Benefits of genetically modified food touted

 

Biotechnology is gradually revolutionizing crop production around the world but is still running into regulatory and consumer resistance says a panel of agriculture experts.


Speaking at a biotech economic summit, David Sippell, the London-based president of Syngenta Seeds Canada, said his company is using genetic modification to develop a growing number of traits in corn that could make the crop easier and cheaper to grow, enhance nutrition in feed corn and boost production in corn grown for ethanol.


Sippell said Ontario is already a leader in specialized crops, leading the world in production of a food-grade soybean used in Asian countries to produce tofu.


"Ontario is extremely well-positioned. We will be one of the first places where these things come to market," said Sippell. But he said other crops such as wheat are lagging behind in genetic modification and have been "orphaned by technology."


Sippell said Canadian wheat, unlike some other crops, is exported all over the world and faces regulatory hurdles in a number of countries.
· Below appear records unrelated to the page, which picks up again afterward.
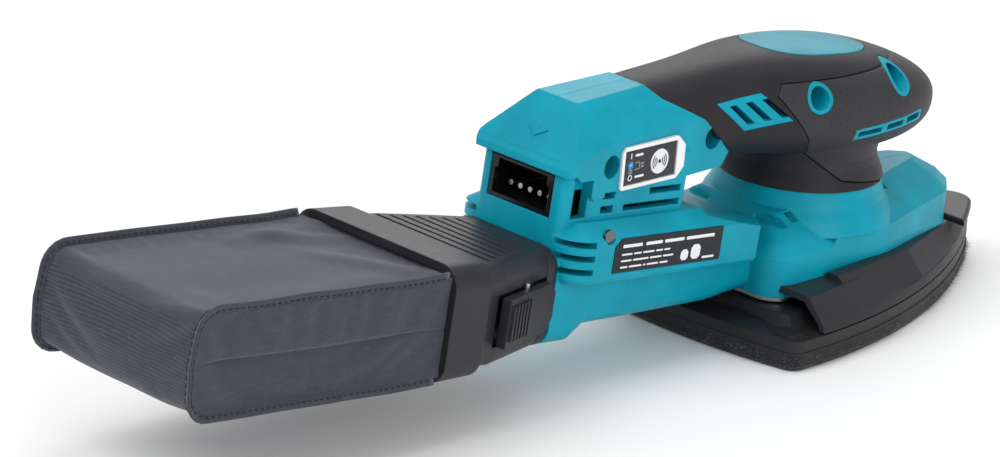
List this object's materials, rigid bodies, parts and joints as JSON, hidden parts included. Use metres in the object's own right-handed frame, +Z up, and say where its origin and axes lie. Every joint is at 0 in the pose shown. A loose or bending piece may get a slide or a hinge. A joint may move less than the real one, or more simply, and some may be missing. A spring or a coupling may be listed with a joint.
{
  "type": "orbital sander",
  "caption": "Cordless orbital detail sander: delta hook-and-loop pad, palm grip over a motor neck, rear handle with switch panel and power socket, clip-on cloth dust bag.",
  "frame": {"origin": "centre of the sanding face, on the axis of the eccentric pin at rest", "axes": "+X forwards to the pad's tip, +Y to the user's left, +Z up from the sanded surface"},
  "size_m": [0.379, 0.1, 0.0887],
  "materials": {
    "teal_housing": "fine moulded texture",
    "grip_soft": "smooth soft-touch",
    "grip_textured": "fine grained",
    "badge": "satin",
    "black_plastic": "fine moulded texture",
    "pad_plastic": "matt",
    "pad_foam": "fine closed-cell foam",
    "hook_fabric": "hook and loop pile",
    "bag_fabric": "fine twill",
    "bright_plate": "plain zinc",
    "steel": "ground",
    "screw_steel": "black oxide",
    "aluminium": "cast",
    "copper": "enamelled wire",
    "magnet": "nickel plated",
    "fan_plastic": "moulded",
    "socket_plastic": "gloss",
    "pin_metal": "bright",
    "board": "solder mask",
    "white_plastic": "satin",
    "switch_film": "satin film",
    "label_film": "printed film",
    "isolator_rubber": "matt"
  },
  "bodies": {
    "housing": {"base_plate": "bright_plate", "base_screws": "screw_steel", "bearing_plate": "aluminium", "contact_pins": "pin_metal", "control_board": "board", "front_shroud": "black_plastic", "grip_panel_left": "grip_textured", "grip_panel_right": "grip_textured", "grip_top": "grip_soft", "heat_sink": "aluminium", "housing_left": "teal_housing", "housing_right": "teal_housing", "housing_screws": "screw_steel", "isolator_posts": "isolator_rubber", "lead_strips": "copper", "lower_bearing": "steel", "port_seal": "isolator_rubber", "power_socket": "socket_plastic", "rating_label": "label_film", "rear_screws": "screw_steel", "stator_coils": "copper", "stator_core": "steel", "switch_bezel": "white_plastic", "switch_board": "board", "top_badge": "badge", "upper_bearing": "steel"},
    "drive": {"motor_shaft": "steel", "rotor_core": "steel", "rotor_magnets": "magnet", "eccentric_hub": "steel", "pin_bearing_race": "steel", "counterweight": "steel", "dust_fan": "fan_plastic"},
    "pad": {"hook_face": "hook_fabric", "pad_foam": "pad_foam", "pad_plate": "pad_plastic", "bearing_carrier": "aluminium", "pad_screws": "screw_steel", "pad_bearing_race": "steel", "pin_bearing_balls": "steel"},
    "switch": {"switch_rocker": "switch_film"},
    "bag": {"nozzle_body": "black_plastic", "nozzle_collar": "black_plastic", "latch_pins": "steel", "bag_frame": "black_plastic", "bag_cloth": "bag_fabric"},
    "latch_left": {"latch_left": "black_plastic"},
    "latch_right": {"latch_right": "black_plastic"}
  },
  "joints": [
    {"name": "motor_spin", "type": "hinge", "parent": "housing", "child": "drive", "pos_m": [-0.001, 0, 0.05], "axis": [0, 0, 1], "continuous": true},
    {"name": "pad_orbit", "type": "hinge", "parent": "drive", "child": "pad", "pos_m": [0, 0, 0.018], "axis": [0, 0, 1], "continuous": true},
    {"name": "switch_rock", "type": "hinge", "parent": "housing", "child": "switch", "pos_m": [-0.0937, -0.0156, 0.0657], "axis": [1, 0, 0], "range_deg": [-3, 3], "stiffness_Nm_per_rad": 0.05},
    {"name": "bag_slide", "type": "slide", "parent": "housing", "child": "bag", "axis": [-0.9959, 0, 0.0906], "range_m": [0, 0.03]},
    {"name": "latch_left_press", "type": "hinge", "parent": "bag", "child": "latch_left", "pos_m": [-0.15235, 0.0262, 0.03198], "axis": [0.0906, 0, 0.9959], "range_deg": [0, 7], "stiffness_Nm_per_rad": 0.08},
    {"name": "latch_right_press", "type": "hinge", "parent": "bag", "child": "latch_right", "pos_m": [-0.15235, -0.0262, 0.03198], "axis": [0.0906, 0, 0.9959], "range_deg": [-7, 0], "stiffness_Nm_per_rad": 0.08}
  ],
  "couplings": [
    {"joint": "pad_orbit", "follows": "motor_spin", "ratio": -1}
  ]
}
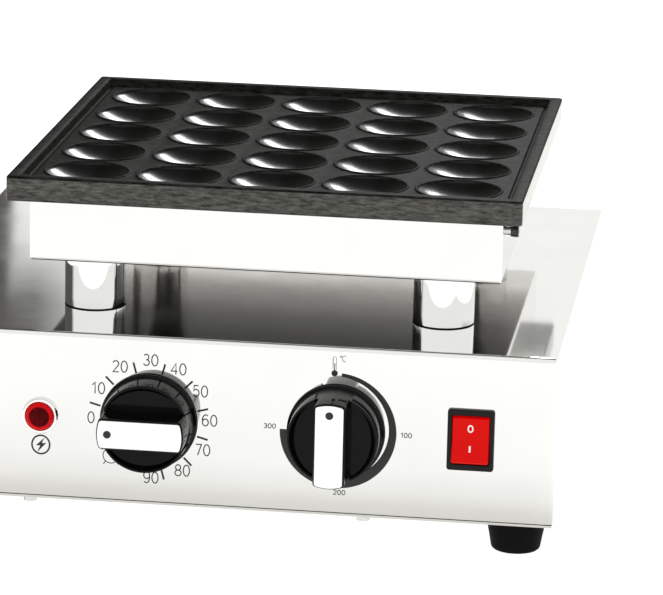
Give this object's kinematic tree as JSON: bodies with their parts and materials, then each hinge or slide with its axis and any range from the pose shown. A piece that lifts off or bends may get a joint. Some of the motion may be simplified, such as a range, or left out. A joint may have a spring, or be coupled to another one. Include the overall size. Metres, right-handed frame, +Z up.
{
  "type": "mini-pancake grill",
  "caption": "Countertop electric mini-pancake grill: a square cast plate of shallow round dishes on a heated box, carried by round posts over a stainless base with dial controls.",
  "frame": {"origin": "on the surface it stands on, under the centre of the control base", "axes": "+X to the right of someone facing the controls, +Y to the back, +Z up"},
  "size_m": [0.3706, 0.416, 0.1911],
  "materials": {
    "rubber": "moulded, matte",
    "chrome_post": "bright, fine brushed",
    "stainless": "brushed",
    "polished_stainless": "polished",
    "cast_iron": "seasoned, fine grained",
    "black_knob": "gloss",
    "silver_insert": "satin",
    "black_plastic": "satin",
    "red_rocker": "gloss, translucent red",
    "chrome_bezel": "bright",
    "red_lens": "clear red",
    "pale_plastic": "moulded",
    "dark_screw": "black oxide",
    "fibre_board": "fibrous",
    "aluminium_sheet": "mill",
    "element_sheath": "oxidised",
    "copper": "bright copper",
    "glass_sleeve": "braided sleeve",
    "control_case": "moulded",
    "brass": "bright",
    "zinc": "zinc plated"
  },
  "bodies": {
    "frame": {"base_shell": "stainless", "base_cover": "stainless", "cover_screws": "zinc", "foot_front_left": "rubber", "foot_front_right": "rubber", "foot_rear_left": "rubber", "foot_rear_right": "rubber", "foot_screws": "zinc", "post_front_left": "chrome_post", "post_front_right": "chrome_post", "post_rear_left": "chrome_post", "post_rear_right": "chrome_post", "post_gaskets": "rubber", "tie_rods": "zinc", "tie_nuts": "zinc", "tie_washers": "zinc", "heater_box": "polished_stainless", "heater_box_screw": "dark_screw", "heater_box_spacer": "zinc", "insulation_board": "fibre_board", "heat_reflector": "aluminium_sheet", "heating_element_front": "element_sheath", "heating_element_rear": "element_sheath", "element_clamps": "zinc", "clamp_bolts": "zinc", "thermostat_bulb": "copper", "thermostat_capillary": "copper", "element_leads": "glass_sleeve", "baking_plate": "cast_iron", "plate_studs": "zinc", "stud_nuts": "zinc", "timer_body": "control_case", "timer_screws": "zinc", "thermostat_body": "control_case", "thermostat_screws": "zinc", "switch_housing": "black_plastic", "switch_terminals": "brass", "pilot_lamp_bezel": "chrome_bezel", "pilot_lamp_lens": "red_lens", "pilot_lamp_body": "pale_plastic", "pilot_lamp_nut": "black_plastic", "terminal_block": "pale_plastic", "terminal_screws": "brass", "cable_gland": "black_plastic", "gland_nut": "black_plastic", "gland_locknut": "black_plastic", "earth_stud": "zinc", "earth_nuts": "zinc"},
    "timer_knob": {"timer_shaft": "zinc", "timer_knob": "black_knob", "timer_knob_insert": "silver_insert"},
    "thermostat_knob": {"thermostat_shaft": "zinc", "thermostat_knob": "black_knob", "thermostat_knob_insert": "silver_insert"},
    "switch_rocker": {"switch_rocker": "red_rocker"}
  },
  "joints": [
    {"name": "timer_turn", "type": "hinge", "parent": "frame", "child": "timer_knob", "pos_m": [-0.035, -0.178, 0.0669], "axis": [0, 1, 0], "range_deg": [0, 270]},
    {"name": "thermostat_turn", "type": "hinge", "parent": "frame", "child": "thermostat_knob", "pos_m": [0.0671, -0.178, 0.0669], "axis": [0, 1, 0], "range_deg": [0, 270]},
    {"name": "switch_rock", "type": "hinge", "parent": "frame", "child": "switch_rocker", "pos_m": [0.14, -0.1785, 0.0669], "axis": [1, 0, 0], "range_deg": [0, 20]}
  ]
}
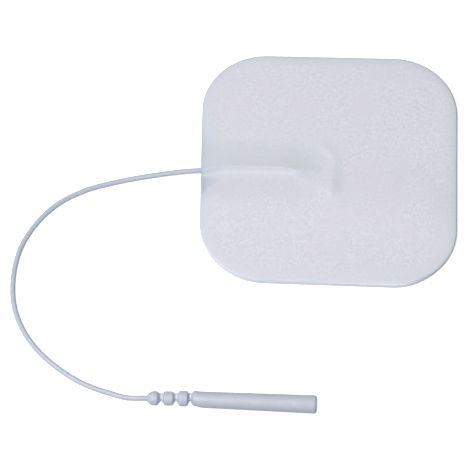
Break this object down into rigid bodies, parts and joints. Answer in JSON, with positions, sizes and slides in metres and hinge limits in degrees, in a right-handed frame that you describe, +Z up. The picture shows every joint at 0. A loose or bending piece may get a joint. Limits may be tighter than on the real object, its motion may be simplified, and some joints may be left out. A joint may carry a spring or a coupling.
{
  "type": "stimulation electrode pad",
  "caption": "Square self-adhesive stimulation pad with rounded corners, layered cloth, film and gel, and a short lead ending in a beaded plug with a pin socket.",
  "frame": {"origin": "middle of the pad's lower gel face, on the surface that the pad lies on", "axes": "+Z up, out of the cloth side; the lead leaves the pad's -X side and turns towards -Y; +Y is the far side in the picture"},
  "size_m": [0.0864, 0.0787, 0.0036],
  "materials": {
    "clear_gel": "tacky, clear, slightly milky",
    "carbon_black": "matt carbon-filled film",
    "cloth_white": "matt nonwoven cloth",
    "strand_grey": "fine carbon strands",
    "jacket_white": "smooth, slightly satin",
    "plug_white": "soft moulded, satin",
    "contact_metal": "plain, drawn"
  },
  "bodies": {
    "root": {"hydrogel": "clear_gel", "carbon_film": "carbon_black", "backing_cloth": "cloth_white", "conductor_strands": "strand_grey", "lead_wire": "jacket_white", "plug_body": "plug_white", "socket_sleeve": "contact_metal"}
  },
  "joints": []
}
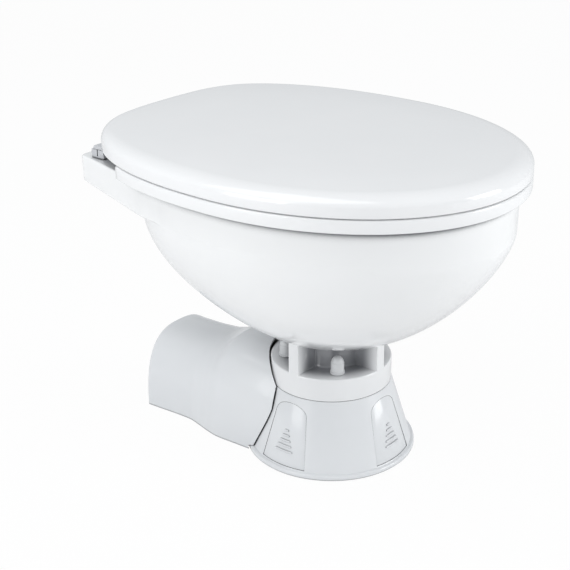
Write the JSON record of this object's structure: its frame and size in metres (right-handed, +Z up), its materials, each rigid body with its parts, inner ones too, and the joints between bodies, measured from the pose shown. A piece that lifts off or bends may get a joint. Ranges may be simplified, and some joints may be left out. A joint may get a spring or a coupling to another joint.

He said Syngenta has developed a wheat variety that resists Fusarium, a disease that can produce low levels of a cancer-causing toxin. "It's a desirable trait from a consumer perspective, but getting approvals for that trait in 50 or 60 countries is time-consuming, costly and politically sensitive," he said.
Peter Gredig, a farmer and agricultural journalist, said wheat faces more resistance from consumers wary of genetically modified crops. "For many people wheat equals bread," he said.  He said some countries have also used genetic modification as an excuse to impose trade restrictions.


Gredig was one of the first farmers to test genetically modified crops in 1996 on his farm south of London. He said most farmers take a pragmatic approach to genetically modified crops, growing them if they make economic sense. "Companies did a great job of explaining what was in it for producers . . . they forgot to explain what was in it for consumers. They saw a loss a control, " said Gredig.


Gredig said the term "genetic modification" was accepted by farmers but regarded with suspicion by consumers. He said consumers should hear that genetic modification could have positive benefits such as enhancing nutrition or creating new medicines.
'"The PR (public relations) can be as important as the crop itself," he said. He said farmers are gradually shifting out of wheat because its productivity is lagging behind other crops such as canola.


"Consumers in some parts of the world are saying 'we don't want this' and producers are looking at the flat productivity of wheat and the economics are telling them to get out."